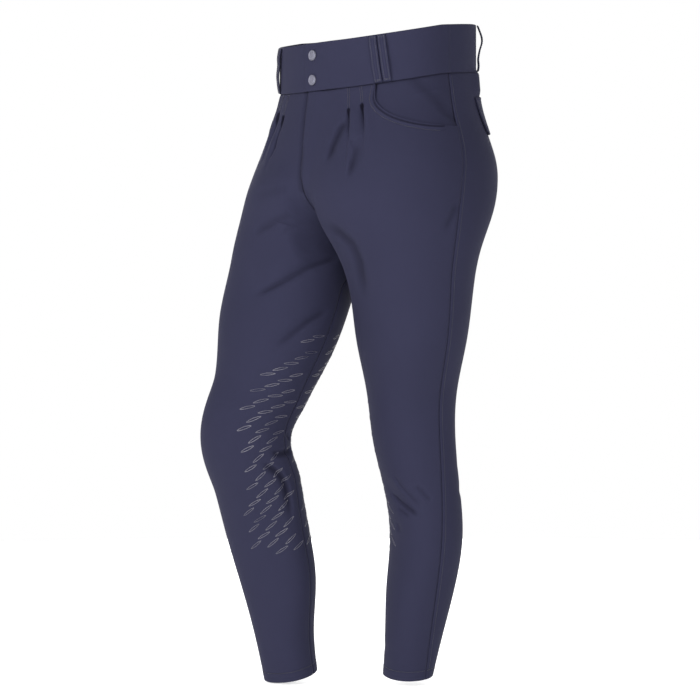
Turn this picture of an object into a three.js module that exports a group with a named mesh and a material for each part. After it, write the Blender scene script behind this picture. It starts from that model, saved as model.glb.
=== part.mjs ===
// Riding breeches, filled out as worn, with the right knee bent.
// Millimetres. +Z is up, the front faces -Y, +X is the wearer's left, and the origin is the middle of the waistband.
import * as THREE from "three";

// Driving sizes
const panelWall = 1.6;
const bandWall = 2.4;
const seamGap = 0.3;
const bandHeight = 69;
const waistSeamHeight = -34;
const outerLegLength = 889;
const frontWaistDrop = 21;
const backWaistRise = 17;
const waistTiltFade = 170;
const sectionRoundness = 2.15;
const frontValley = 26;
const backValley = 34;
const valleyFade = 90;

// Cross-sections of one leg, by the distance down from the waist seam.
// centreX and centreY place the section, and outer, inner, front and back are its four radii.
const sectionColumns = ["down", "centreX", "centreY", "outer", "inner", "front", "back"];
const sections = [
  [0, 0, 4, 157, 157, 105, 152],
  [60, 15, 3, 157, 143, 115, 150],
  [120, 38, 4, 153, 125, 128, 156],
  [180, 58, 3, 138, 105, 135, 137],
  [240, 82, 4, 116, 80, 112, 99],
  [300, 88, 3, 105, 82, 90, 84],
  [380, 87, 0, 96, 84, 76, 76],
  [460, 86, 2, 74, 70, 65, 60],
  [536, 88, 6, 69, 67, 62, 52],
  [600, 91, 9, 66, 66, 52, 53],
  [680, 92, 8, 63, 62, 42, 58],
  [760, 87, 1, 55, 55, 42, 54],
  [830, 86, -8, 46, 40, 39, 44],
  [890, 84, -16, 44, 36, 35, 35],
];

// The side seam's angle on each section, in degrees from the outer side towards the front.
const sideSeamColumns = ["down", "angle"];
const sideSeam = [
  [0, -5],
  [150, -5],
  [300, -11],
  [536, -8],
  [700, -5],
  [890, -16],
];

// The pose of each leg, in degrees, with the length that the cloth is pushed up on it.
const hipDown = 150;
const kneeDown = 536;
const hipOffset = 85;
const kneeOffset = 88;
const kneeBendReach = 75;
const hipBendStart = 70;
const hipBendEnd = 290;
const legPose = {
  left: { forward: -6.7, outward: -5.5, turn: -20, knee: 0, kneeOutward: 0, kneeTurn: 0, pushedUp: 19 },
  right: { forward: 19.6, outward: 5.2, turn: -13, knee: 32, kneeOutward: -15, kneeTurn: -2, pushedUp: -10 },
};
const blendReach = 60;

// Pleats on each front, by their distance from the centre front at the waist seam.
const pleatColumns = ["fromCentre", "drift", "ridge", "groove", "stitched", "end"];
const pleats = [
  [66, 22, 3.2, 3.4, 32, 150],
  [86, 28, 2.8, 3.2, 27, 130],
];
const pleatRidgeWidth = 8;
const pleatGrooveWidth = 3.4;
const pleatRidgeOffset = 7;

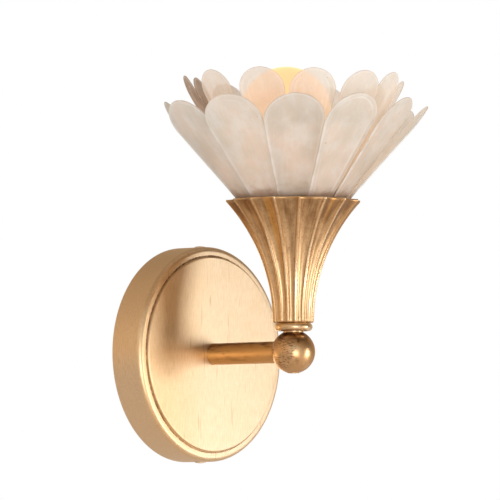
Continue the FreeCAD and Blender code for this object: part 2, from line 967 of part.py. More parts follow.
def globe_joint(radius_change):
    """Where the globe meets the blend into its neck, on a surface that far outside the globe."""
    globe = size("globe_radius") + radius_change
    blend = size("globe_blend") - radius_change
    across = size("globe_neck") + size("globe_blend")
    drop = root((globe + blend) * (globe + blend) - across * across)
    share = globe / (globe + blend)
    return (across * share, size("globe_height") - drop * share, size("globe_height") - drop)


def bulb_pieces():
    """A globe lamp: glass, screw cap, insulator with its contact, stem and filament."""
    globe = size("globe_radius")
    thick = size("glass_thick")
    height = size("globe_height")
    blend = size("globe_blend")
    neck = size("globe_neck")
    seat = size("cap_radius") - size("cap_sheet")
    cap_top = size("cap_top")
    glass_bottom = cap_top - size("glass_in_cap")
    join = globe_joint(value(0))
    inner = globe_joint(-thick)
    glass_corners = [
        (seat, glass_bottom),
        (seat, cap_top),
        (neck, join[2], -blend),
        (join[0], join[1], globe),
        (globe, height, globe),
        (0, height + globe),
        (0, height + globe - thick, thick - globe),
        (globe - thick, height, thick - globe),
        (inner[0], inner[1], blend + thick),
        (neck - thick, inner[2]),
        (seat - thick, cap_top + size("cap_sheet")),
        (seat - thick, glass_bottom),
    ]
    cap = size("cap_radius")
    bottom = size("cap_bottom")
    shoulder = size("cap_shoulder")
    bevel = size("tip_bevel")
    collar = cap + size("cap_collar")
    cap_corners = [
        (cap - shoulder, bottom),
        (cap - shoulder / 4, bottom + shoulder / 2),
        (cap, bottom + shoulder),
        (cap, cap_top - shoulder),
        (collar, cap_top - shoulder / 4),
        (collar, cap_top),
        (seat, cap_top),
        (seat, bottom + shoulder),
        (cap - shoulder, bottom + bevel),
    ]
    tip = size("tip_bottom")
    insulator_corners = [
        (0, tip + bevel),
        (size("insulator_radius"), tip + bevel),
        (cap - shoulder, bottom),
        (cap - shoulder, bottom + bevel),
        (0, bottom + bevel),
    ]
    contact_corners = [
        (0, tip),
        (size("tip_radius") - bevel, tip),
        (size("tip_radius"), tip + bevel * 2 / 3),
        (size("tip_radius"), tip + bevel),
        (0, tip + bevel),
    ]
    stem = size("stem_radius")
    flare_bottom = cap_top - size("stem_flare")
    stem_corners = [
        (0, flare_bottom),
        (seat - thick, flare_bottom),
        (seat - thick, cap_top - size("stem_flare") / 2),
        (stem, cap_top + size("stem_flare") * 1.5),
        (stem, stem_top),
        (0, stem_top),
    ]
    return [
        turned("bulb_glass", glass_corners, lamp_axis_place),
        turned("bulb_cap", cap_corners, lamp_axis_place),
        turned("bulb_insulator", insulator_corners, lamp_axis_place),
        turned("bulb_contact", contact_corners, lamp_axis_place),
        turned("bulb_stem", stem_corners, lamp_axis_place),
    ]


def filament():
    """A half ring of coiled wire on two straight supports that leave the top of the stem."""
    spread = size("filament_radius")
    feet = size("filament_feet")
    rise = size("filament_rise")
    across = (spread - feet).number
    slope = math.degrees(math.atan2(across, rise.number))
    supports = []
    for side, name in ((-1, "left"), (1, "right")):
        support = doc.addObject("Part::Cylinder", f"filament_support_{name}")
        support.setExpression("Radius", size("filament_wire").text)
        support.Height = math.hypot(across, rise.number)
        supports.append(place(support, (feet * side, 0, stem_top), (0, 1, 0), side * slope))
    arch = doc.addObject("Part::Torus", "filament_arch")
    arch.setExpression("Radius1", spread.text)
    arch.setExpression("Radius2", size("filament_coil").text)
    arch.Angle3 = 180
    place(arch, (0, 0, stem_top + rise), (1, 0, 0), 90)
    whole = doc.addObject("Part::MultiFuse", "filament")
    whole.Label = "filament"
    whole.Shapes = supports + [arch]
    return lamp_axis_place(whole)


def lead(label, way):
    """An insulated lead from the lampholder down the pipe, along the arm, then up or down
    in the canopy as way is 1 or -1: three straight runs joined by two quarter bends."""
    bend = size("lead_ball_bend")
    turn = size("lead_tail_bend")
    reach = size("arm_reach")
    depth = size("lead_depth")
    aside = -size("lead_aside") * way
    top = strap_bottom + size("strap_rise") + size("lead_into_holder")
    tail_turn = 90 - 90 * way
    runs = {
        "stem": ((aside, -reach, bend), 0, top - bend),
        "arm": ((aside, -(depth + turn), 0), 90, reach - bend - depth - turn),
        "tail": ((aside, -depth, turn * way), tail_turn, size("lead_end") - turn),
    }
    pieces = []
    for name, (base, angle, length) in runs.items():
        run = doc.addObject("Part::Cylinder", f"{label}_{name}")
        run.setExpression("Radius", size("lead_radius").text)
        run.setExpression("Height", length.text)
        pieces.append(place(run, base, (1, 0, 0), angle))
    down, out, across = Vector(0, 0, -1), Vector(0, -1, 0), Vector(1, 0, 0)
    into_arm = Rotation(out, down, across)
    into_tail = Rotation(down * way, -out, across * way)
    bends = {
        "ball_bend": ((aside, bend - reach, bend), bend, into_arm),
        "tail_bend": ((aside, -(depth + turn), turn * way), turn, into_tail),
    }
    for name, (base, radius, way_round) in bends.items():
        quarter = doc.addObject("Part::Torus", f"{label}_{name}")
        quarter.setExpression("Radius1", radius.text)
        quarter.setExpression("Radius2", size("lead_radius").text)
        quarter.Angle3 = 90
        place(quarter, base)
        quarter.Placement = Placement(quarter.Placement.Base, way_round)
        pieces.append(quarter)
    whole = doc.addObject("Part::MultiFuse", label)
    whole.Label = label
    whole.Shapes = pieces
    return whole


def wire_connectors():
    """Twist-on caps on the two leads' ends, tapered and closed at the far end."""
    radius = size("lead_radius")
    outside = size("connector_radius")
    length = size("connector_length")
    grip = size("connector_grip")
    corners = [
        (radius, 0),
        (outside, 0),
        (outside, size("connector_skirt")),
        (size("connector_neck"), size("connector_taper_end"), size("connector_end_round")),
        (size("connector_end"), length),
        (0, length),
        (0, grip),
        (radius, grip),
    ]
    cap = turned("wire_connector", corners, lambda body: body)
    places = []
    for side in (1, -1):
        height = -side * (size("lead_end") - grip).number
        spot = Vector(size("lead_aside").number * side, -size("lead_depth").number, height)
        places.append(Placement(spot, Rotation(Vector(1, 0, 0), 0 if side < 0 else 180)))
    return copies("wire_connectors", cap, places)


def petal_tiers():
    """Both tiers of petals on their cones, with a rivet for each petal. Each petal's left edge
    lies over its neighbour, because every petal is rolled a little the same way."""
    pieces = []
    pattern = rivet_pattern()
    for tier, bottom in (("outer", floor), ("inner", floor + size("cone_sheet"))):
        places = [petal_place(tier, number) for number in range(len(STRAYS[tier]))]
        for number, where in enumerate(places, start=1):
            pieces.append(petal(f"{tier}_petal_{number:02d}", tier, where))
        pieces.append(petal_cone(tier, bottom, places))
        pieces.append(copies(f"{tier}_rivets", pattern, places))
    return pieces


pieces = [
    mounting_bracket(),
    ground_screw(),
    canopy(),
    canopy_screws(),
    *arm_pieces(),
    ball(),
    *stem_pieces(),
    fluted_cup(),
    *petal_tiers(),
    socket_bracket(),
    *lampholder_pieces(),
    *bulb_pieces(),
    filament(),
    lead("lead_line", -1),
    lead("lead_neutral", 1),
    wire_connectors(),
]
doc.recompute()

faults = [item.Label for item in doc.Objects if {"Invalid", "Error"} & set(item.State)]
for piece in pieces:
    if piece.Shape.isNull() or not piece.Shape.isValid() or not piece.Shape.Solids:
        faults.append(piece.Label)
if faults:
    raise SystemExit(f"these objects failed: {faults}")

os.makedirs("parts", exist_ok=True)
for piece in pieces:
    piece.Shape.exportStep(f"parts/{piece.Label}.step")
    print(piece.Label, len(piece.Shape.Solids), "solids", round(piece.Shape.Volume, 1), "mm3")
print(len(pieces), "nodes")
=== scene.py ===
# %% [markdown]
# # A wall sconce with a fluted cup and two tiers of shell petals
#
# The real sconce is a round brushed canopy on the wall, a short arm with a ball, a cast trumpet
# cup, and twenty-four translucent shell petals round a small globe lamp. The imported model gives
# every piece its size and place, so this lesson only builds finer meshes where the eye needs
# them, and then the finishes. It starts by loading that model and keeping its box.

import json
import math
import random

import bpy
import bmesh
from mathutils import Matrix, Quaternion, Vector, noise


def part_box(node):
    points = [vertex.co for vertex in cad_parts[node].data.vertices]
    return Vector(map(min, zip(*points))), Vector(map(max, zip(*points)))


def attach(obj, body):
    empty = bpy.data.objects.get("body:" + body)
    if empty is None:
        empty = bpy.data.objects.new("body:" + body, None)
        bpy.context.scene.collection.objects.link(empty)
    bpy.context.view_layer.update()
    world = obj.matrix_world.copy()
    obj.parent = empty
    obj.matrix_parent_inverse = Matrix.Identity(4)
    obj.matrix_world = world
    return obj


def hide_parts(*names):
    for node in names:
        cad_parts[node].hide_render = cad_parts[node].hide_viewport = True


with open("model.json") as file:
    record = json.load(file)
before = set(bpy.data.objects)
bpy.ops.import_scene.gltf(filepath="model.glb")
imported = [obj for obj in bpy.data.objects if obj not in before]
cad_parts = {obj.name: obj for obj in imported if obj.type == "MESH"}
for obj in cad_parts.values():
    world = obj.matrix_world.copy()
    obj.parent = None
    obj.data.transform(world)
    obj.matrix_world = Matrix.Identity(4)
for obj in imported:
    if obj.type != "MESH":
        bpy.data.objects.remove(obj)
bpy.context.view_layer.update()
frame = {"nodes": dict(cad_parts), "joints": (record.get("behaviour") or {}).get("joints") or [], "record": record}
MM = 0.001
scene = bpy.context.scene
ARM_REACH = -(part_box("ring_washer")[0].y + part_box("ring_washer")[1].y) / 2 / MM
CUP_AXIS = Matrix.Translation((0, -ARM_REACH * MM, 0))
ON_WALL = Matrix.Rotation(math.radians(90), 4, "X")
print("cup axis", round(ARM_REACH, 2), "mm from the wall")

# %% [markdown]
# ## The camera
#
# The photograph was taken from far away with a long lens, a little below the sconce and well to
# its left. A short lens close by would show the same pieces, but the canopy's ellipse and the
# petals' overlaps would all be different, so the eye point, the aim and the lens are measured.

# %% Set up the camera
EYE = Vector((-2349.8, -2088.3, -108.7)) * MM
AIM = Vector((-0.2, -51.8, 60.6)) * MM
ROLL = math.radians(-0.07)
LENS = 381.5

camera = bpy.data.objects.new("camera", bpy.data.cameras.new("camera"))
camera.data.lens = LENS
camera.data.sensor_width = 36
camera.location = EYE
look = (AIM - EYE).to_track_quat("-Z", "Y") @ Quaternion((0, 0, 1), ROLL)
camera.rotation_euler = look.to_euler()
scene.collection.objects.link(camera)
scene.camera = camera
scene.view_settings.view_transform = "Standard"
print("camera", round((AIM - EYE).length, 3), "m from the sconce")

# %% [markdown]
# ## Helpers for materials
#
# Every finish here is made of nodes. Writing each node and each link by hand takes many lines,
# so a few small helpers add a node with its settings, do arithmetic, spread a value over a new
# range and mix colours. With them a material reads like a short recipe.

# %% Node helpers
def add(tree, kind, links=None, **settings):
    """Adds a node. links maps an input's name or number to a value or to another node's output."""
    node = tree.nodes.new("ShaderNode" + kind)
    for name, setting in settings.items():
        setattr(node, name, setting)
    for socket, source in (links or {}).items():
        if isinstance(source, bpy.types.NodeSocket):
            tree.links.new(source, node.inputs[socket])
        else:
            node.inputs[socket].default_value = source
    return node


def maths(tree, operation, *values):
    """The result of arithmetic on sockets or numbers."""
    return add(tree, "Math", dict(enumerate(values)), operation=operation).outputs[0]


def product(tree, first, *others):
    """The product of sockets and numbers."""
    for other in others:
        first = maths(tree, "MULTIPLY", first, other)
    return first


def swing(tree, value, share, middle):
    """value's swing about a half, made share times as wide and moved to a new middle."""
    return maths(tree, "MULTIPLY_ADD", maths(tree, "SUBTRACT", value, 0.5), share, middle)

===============

— THE TASK —
Copy verbatim the line that contains "faults = [item.Label", the line that contains "before = set(bpy.data.objects)", and all lines between them.

— EXERCISE SOLUTION —
faults = [item.Label for item in doc.Objects if {"Invalid", "Error"} & set(item.State)]
for piece in pieces:
    if piece.Shape.isNull() or not piece.Shape.isValid() or not piece.Shape.Solids:
        faults.append(piece.Label)
if faults:
    raise SystemExit(f"these objects failed: {faults}")

os.makedirs("parts", exist_ok=True)
for piece in pieces:
    piece.Shape.exportStep(f"parts/{piece.Label}.step")
    print(piece.Label, len(piece.Shape.Solids), "solids", round(piece.Shape.Volume, 1), "mm3")
print(len(pieces), "nodes")
=== scene.py ===
# %% [markdown]
# # A wall sconce with a fluted cup and two tiers of shell petals
#
# The real sconce is a round brushed canopy on the wall, a short arm with a ball, a cast trumpet
# cup, and twenty-four translucent shell petals round a small globe lamp. The imported model gives
# every piece its size and place, so this lesson only builds finer meshes where the eye needs
# them, and then the finishes. It starts by loading that model and keeping its box.

import json
import math
import random

import bpy
import bmesh
from mathutils import Matrix, Quaternion, Vector, noise


def part_box(node):
    points = [vertex.co for vertex in cad_parts[node].data.vertices]
    return Vector(map(min, zip(*points))), Vector(map(max, zip(*points)))


def attach(obj, body):
    empty = bpy.data.objects.get("body:" + body)
    if empty is None:
        empty = bpy.data.objects.new("body:" + body, None)
        bpy.context.scene.collection.objects.link(empty)
    bpy.context.view_layer.update()
    world = obj.matrix_world.copy()
    obj.parent = empty
    obj.matrix_parent_inverse = Matrix.Identity(4)
    obj.matrix_world = world
    return obj


def hide_parts(*names):
    for node in names:
        cad_parts[node].hide_render = cad_parts[node].hide_viewport = True


with open("model.json") as file:
    record = json.load(file)
before = set(bpy.data.objects)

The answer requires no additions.